By Julia (Manitowoc, WI) on November 3, 2025

I have grown this variety for 8+ yrs now and love the fruits it produces! Every year, there is a great abundance of both the "Connecticut" type and the more oblong "Howden" type. I pick my favorite, largest pumpkin and save my seeds for next year. We get a dozen+ of carving size from 3 vines that will absolutely take over. They have zero issues climbing fencing and setting and ripening fruit on flimsy, vinyl-coated, rolled fencing without the stems breaking which is incredible given the weigh from 10-30 pounds! It's also a variety that does well with my garden style of "If he dies, he dies"; I do not baby them, period. Squash bug metropolises, humidity from warm days and cool nights, still blooming and ripening fruits after a 2nd frost (less than an hour from Green Bay, WI), chickens invading vines and scratching, teenage child chopping off full vines accidentally while moving the lawn… you name it!

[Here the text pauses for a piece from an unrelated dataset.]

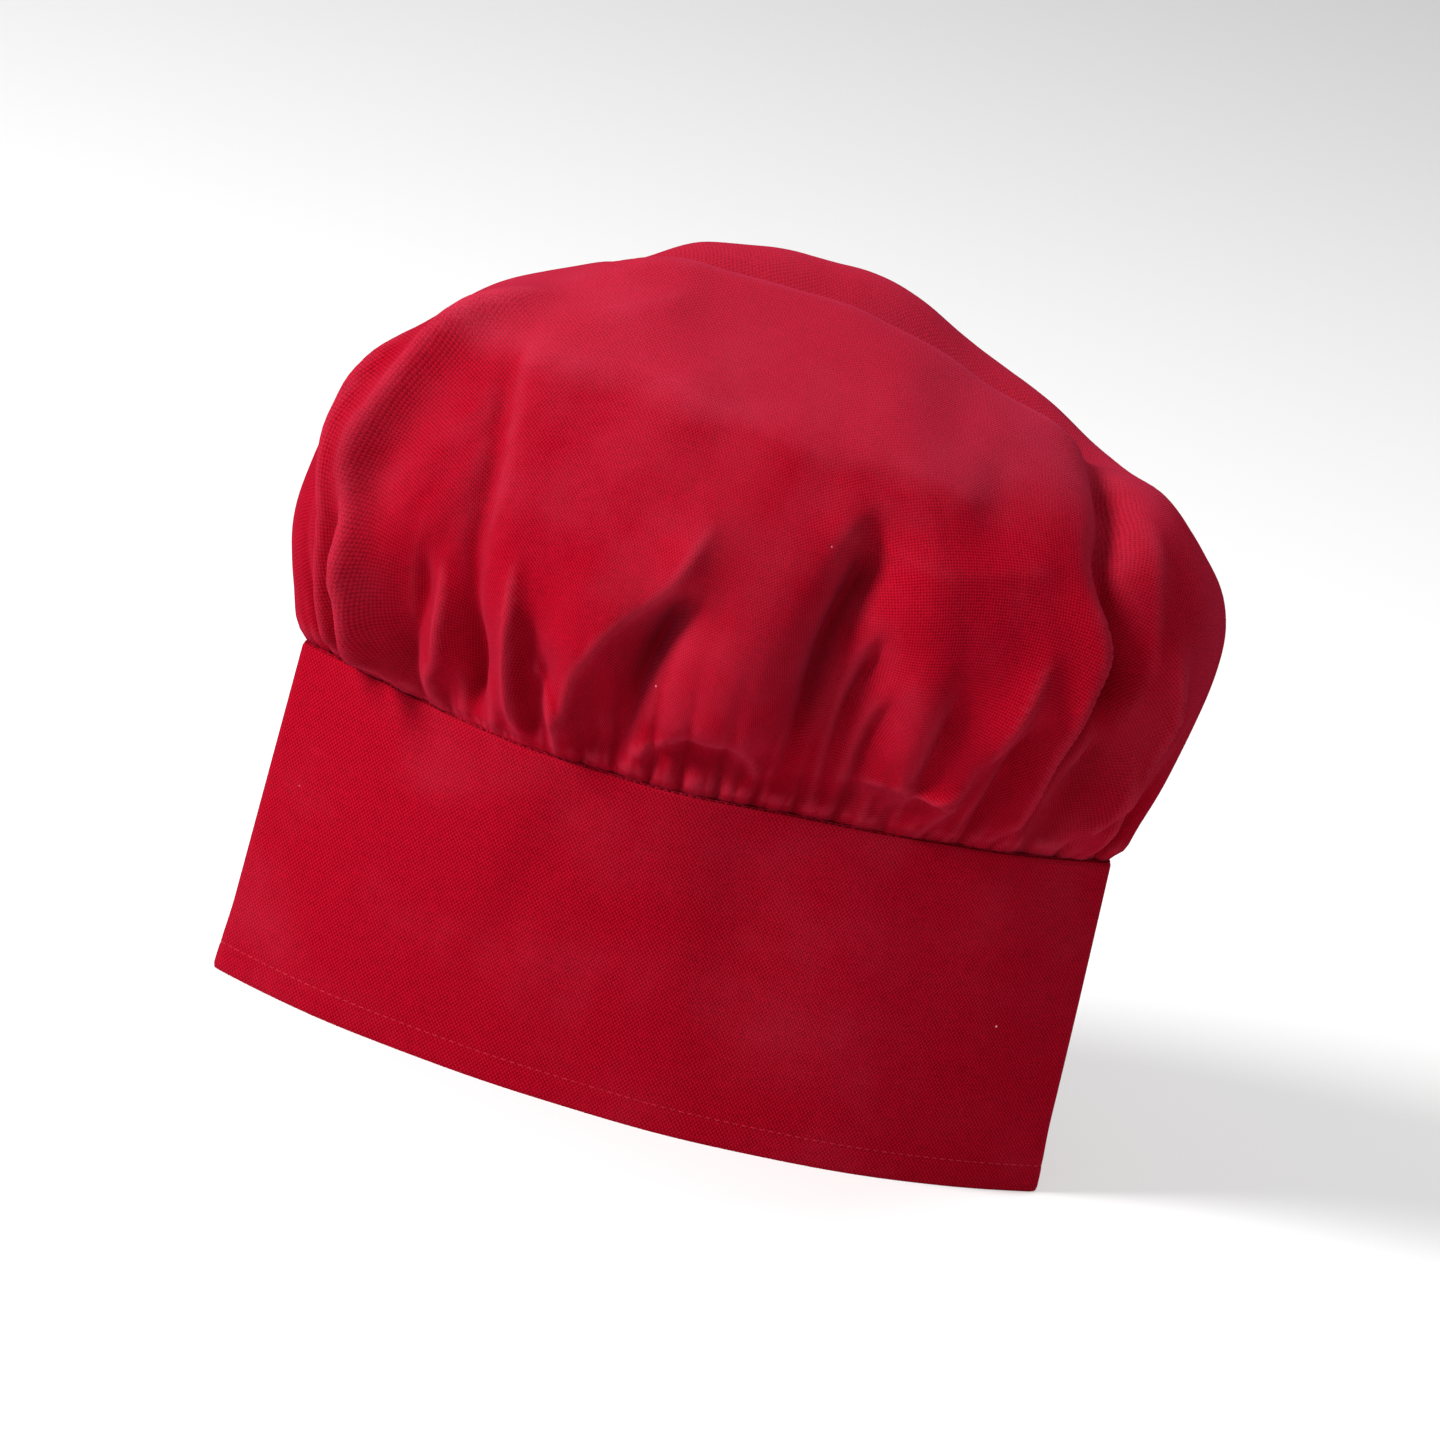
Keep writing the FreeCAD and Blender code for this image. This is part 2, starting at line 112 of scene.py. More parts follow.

This pumpkin is a beast! seeds last years even in conditions like room temps and sealed in ziplock baggies. Germinates at about 8-10 days WITHOUT heat mat in a basement with average temps of 63/64. Flooring, drought, 39-40 degree nights for 7-10 days in JULY, these vines have a purpose. I have not cooked them but they're edible! My chickens get 1-2 weekly come December to supplement their pellet diet when they can't free range. These are just as perfect as you can get! For fun, for food, although they don't last as long as the Cheddar wheel pumpkins I grow… 3 months, give or take, depending on temperatures from my insulated but non-heated garage.